In chapter 13, "The Search for Authenticity," Heehs summarizes the psychological focus of the 19th century. To sum up: “people are unaware of much that goes on within them and these unconscious activities have important effects on their conscious minds and bodies” (195). Freud aims to explain the inner conflict with his id, ego and superego.
Heehs provides an ample section to explain Marion Milner’s contribution to the perception of “self”. Milner used a diary to explore herself, and she did so through a type of free-writing in which she refused to self-censor: “‘fine words would not get her where she wanted to go. Better, she thought, to let the pen run on” (199).
Around the mid-1900s, philosophers began adopting eastern principles of “letting go” in order to achieve the best self, or the “true” self. A mind of "emptying out" one's self was necessary (no attachments) in order to gain a clearer perspective of one's self.
Additionally, and I believe more importantly, thinkers pondered on the fact that humans are able to construct a self for the masses, and still have a private self in which they are truly themselves. Those like Thomas Merton (Wisdom of the Desert, Zen and the Birds of Appetite) asserted that individuals already have a real self inside, but there is also a “false personality that is the creature of [their] own appetite for esteem” (Merton qtd. in Heehs 205).
The idea of a true/ private self vs. a inauthentic/ public self has obvious implications in our world today, so I'm not even going to go into that. But it does make me wonder how the present generation, who may have truly very little “private self” time, can ever begin to understand the point that Merton is making.
When I consider travel diaries, which are my primary research focus right now, I often see the public and private self in terms of inner and outer journey. I recently read a great anthology, Women, Travel Writing, and Truth, and one of the essays, "Women Travel Writers and the Question of Veracity" by Maureen Mulligan explained how "emotional or spiritual journeys" allow more “literary” conventions such as poetry, suspense, characterization, symbolism, for example; so while the truth of what happened is questionable, the writing will point out what Mulligan refers to as “inner truth,” or as I like to see it the “inner journey” (171) of the writer. Sometimes that “inner journey” requires some help that comes in the form of exaggerations or outright lies.
I also thought of Borges’ “Borges and I” (1960), written at the heart of this discussion, where the private Borges laments about his relationship with the public Borges: “I am doomed- utterly and inevitably- to oblivion, and fleeting moments will be all of me that survives in that other man. Little by little I have been turning everything over to him, though I know the perverse way he has of distorting and magnifying everything” (804). The confusion in the last line of this story sums up the arbitrary narrator commonly referred to in diaries: “I am not sure which of us it is that’s writing this page” (805).

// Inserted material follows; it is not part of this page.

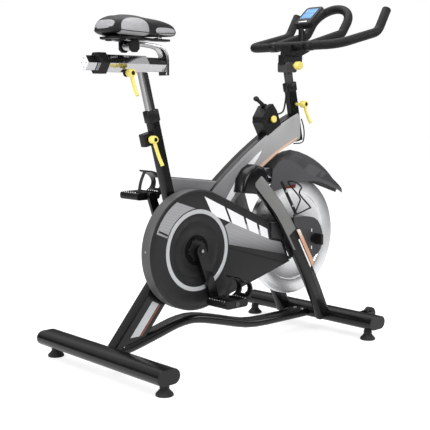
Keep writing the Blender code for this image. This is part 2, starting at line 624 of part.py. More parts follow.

Borges, Jorge Luis. "Borges and I." Gateways to World Literature. Ed. David Damrosch. Boston: Pearson, 2012. 804-805. Print.
Heehs, Peter. Writing the Self: Diaries, Memoirs, and the History of the Self. New York: Bloomsbury P, 2013. Print.
Mulligan, Maureen. "Women Travel Writers and the Question of Veracity." Women, Travel Writing, and Truth. Ed. Clare Broome Saunders. New York: Routledge, 2012. 171-184. Print.